Wednesday, June 16, 2004


A Lesson in Service Oriented Architecture. Application AA had a lot of the data that we wanted for application AG. It wasn't everything we needed, but they had most of it and were willing to extend their data model if we would agree to share the database with them. Despite some initial misgivings (AA is managed by a completely different business group and I was worried about how we would resolve the collisions that were bound to happen) I agreed.
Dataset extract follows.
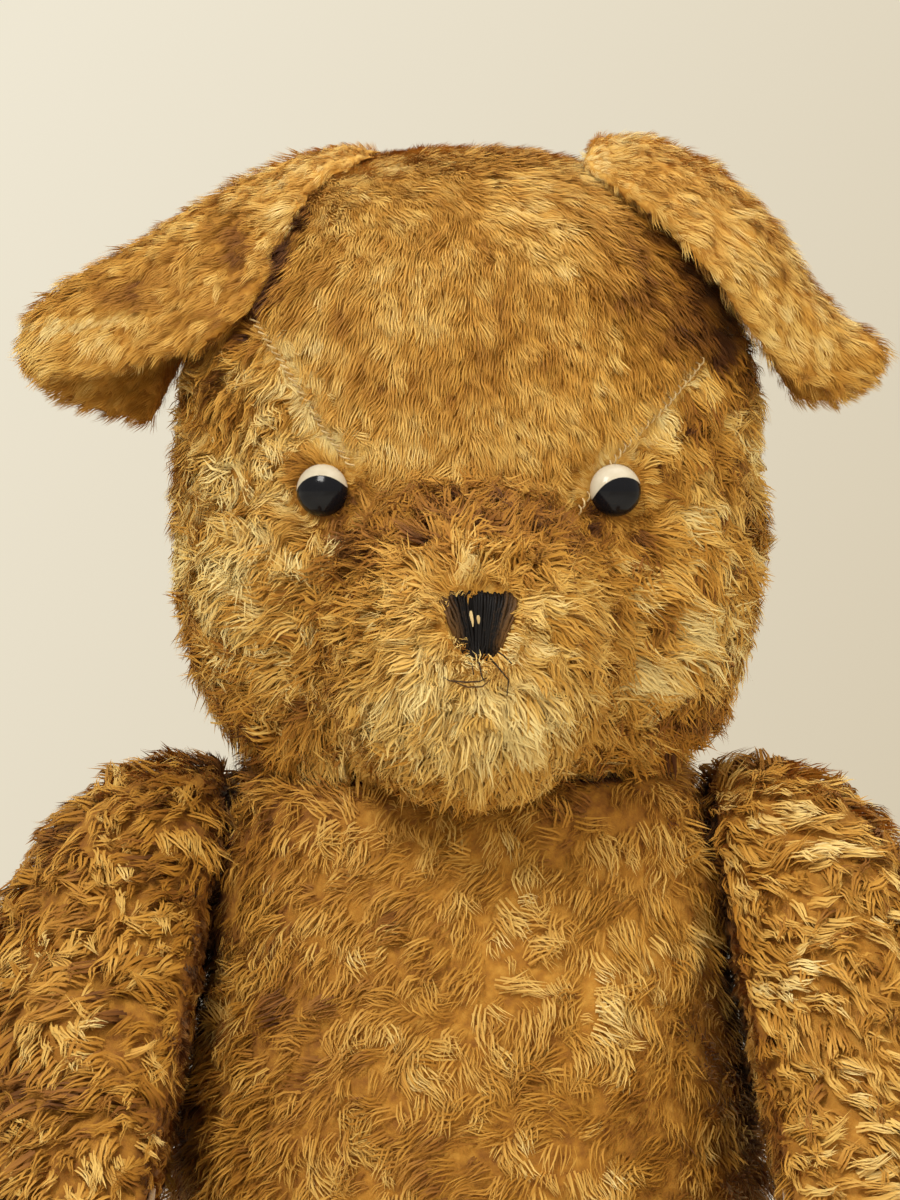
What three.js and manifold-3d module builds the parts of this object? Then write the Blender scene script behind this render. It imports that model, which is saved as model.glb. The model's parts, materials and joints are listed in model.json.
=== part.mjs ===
// A large old jointed teddy bear, seated, in millimetres: +Z is up and it faces -Y.
// The origin is the middle of the flat underside of the body, and +X is the bear's own left.
// Each stuffed part is one solid, its mohair cover and the wood wool packed inside it.
// The pile of the mohair stands outside these shapes.
import * as THREE from "three";
import { mergeVertices } from "three/addons/utils/BufferGeometryUtils.js";
import Module from "manifold-3d";

const wasm = await Module();
wasm.setup();

const GAP = 0.3; // clear space between pieces that lie against each other

// Disc joints. A disc is a half turn of hardboard in each part, with a washer and a split pin.
const NECK = { z: 263, tilt: 12, disc: 34, clear: 1 };
const SHOULDER = { x: 84, z: 215, tilt: 9.5, disc: 24, clear: 1.2 };
const HIP = { x: 97, z: 45, splay: 9, disc: 27, clear: 1.2 };
const COVER = 2.2; // cloth between a disc and the joint face
const DISC_RIM = { top: 3, low: 9, deep: 20 }; // the body's side, pulled flat over a disc
const DISC_THICK = 3;
const DISC_BORE = 2.5;
const WASHER = { radius: 10, bore: 2.4, thick: 1.2 };
const PIN_WIRE = 0.9;
const PIN_SPREAD = 1.05; // each leg of the split pin stands this far off the axis
const PIN_ROOM = 10; // depth of the hollow in the stuffing around the pin's end
const DISC_SIDES = 14;

// The body, from the seat up: height, half width, half depth, shift back, tilt in degrees.
const BODY_RINGS = [
  [0, 62, 52, 0, 0],
  [6, 78, 66, -1, 0],
  [20, 90, 78, -3, 0],
  [45, 95, 86, -5, 0],
  [80, 96, 90, -6, 0],
  [114, 97.5, 89, -6, 0],
  [160, 91, 82, -4, 1],
  [194, 85.5, 75, -2, 3],
  [215, 82.2, 70, -1, 5],
  [234, 78.5, 66, 0, 8],
  [248, 76.5, 63, 0, 10.5],
  [257, 74, 60, 0, 12],
  [262, 66, 53, 0, 12],
];
const BODY_SQUARENESS = 2.3;
const HIP_FLAT = { deep: 40, long: 62, low: -46, high: 58 };

// The head is a squarish skull run smoothly into a round muzzle.
const SKULL = { y: 2, z: 352, wide: 95, front: 73, back: 73, up: 108, down: 125, power: 2.5 };
const MUZZLE = { y: -72, z: 297, wide: 41, deep: 47, tall: 48 };
const MUZZLE_BLEND = 14;
const HEAD_HEART = 74; // the head is swept out from a point this far up the neck axis
const BASE_ROUNDING = 7;
const HEAD_AROUND = 32;
const HEAD_ROWS = 21;

// Glass eyes, flat-backed domes on a wire loop, turned a little outward.
const EYE = { x: 46.8, z: 346.5, radius: 8.35, front: 5.8, back: 3, out: 1.2, turn: 14, lift: 2 };
const EYE_LOOP_ROOM = { radius: 3.8, depth: 13 };
const LOOP_WIRE = 0.6;

// Nose and mouth, stitched in thread.
const NOSE = { x: 3.8, z: 305, proud: 1.6, back: -111 };
const NOSE_OUTLINE = [
  [-11.7, 7.6],
  [-8.4, 10.6],
  [0, 11.6],
  [8.4, 10.4],
  [11.5, 7.4],
  [10.6, 0],
  [8, -6.5],
  [4.3, -10.8],
  [0, -12.7],
  [-4.1, -11.8],
  [-7.8, -6],
  [-10.8, 0.9],
];
const MOUTH = { points: [[-6.6, 287.2], [-2.4, 286.1], [1.9, 285.8], [5.6, 286.4]], thread: 0.8 };

// Ears, large and flopped. Each line is one step from the sewn end to the tip, as the front
// rim, the fold along the top and the back rim.
const EAR_THICK = 7;
const RIGHT_EAR = [
  [[-29, -24, 449], [-27, -10, 455.5], [-30, 10, 452]],
  [[-40, -33, 441], [-40, -9, 458], [-48, 20, 443]],
  [[-57, -45, 424], [-56, -10, 454], [-68, 26, 428]],
  [[-71, -51, 404], [-74, -12, 446], [-86, 25, 409]],
  [[-84, -49, 394], [-88, -14, 438], [-98, 17, 386]],
  [[-100, -40, 390], [-105, -15, 428], [-106, 8, 369]],
  [[-122, -29, 385], [-124, -14, 418], [-120, 0, 371]],
  [[-139, -19, 384], [-139, -12, 408], [-135, -5, 379]],
  [[-146, -14, 389], [-146, -11, 400], [-144, -8, 387]],
];
const LEFT_EAR = [
  [[36, -26, 452], [41, -10, 461], [40, 10, 455]],
  [[47, -35, 445], [58, -9, 461], [57, 20, 447]],
  [[63, -46, 433], [80, -11, 451], [76, 26, 431]],
  [[79, -50, 416], [99, -13, 433], [94, 25, 407]],
  [[90, -45, 399], [111, -14, 413], [102, 16, 389]],
  [[103, -35, 384], [122, -13, 402], [109, 4, 377]],
  [[119, -24, 378], [132, -12, 396], [120, -4, 375]],
  [[130, -17, 382], [137, -12, 391], [130, -9, 381]],
];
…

It didn't take long for the first collision to occur. AG didn't really care about 50% of the columns in the AA data model. Worse, nobody on AG fully understood how AA was using that data. As a result AG inserted rows that were, from AA's standpoint, invalid. It took only a few days before somebody noticed the problem. Since AA owned the database, they quickly changed permissions on the database, effectively shutting down AG. AG fixed their errors, but within a month new problems were popping up and AA was again threatening a shutdown. It was an unacceptable response to a foreseeable problem that we really should have acommodated at the architecture level.

Our mistake was in allowing two completely different, unrelated applications to directly update a shared database. A much better approach would have been to ask AA to implement a set of services for accessing and updating their database. This approach ensures that the business logic required for updating the database is managed by and handled in a single location. In this way AA takes responsibility for the integrity of their database while AG gets the data it needs.

Lesson Learned: Sharing database instances is fine, so long as the sharing applications are cozily related in both problem domain and management structure. If not, then some layer of insulation is required - like common services for accessing and updating the data.

I guess another approach would be to allow each application to manage their own copy of the database, using a publish/subscribe mechanism for notifying interested applications of changes applied to the local copy of the database. An advantage to this approach is that the data model can be scoped to meet each application's individual requirements. I need to think about when one approach might make more sense than the other.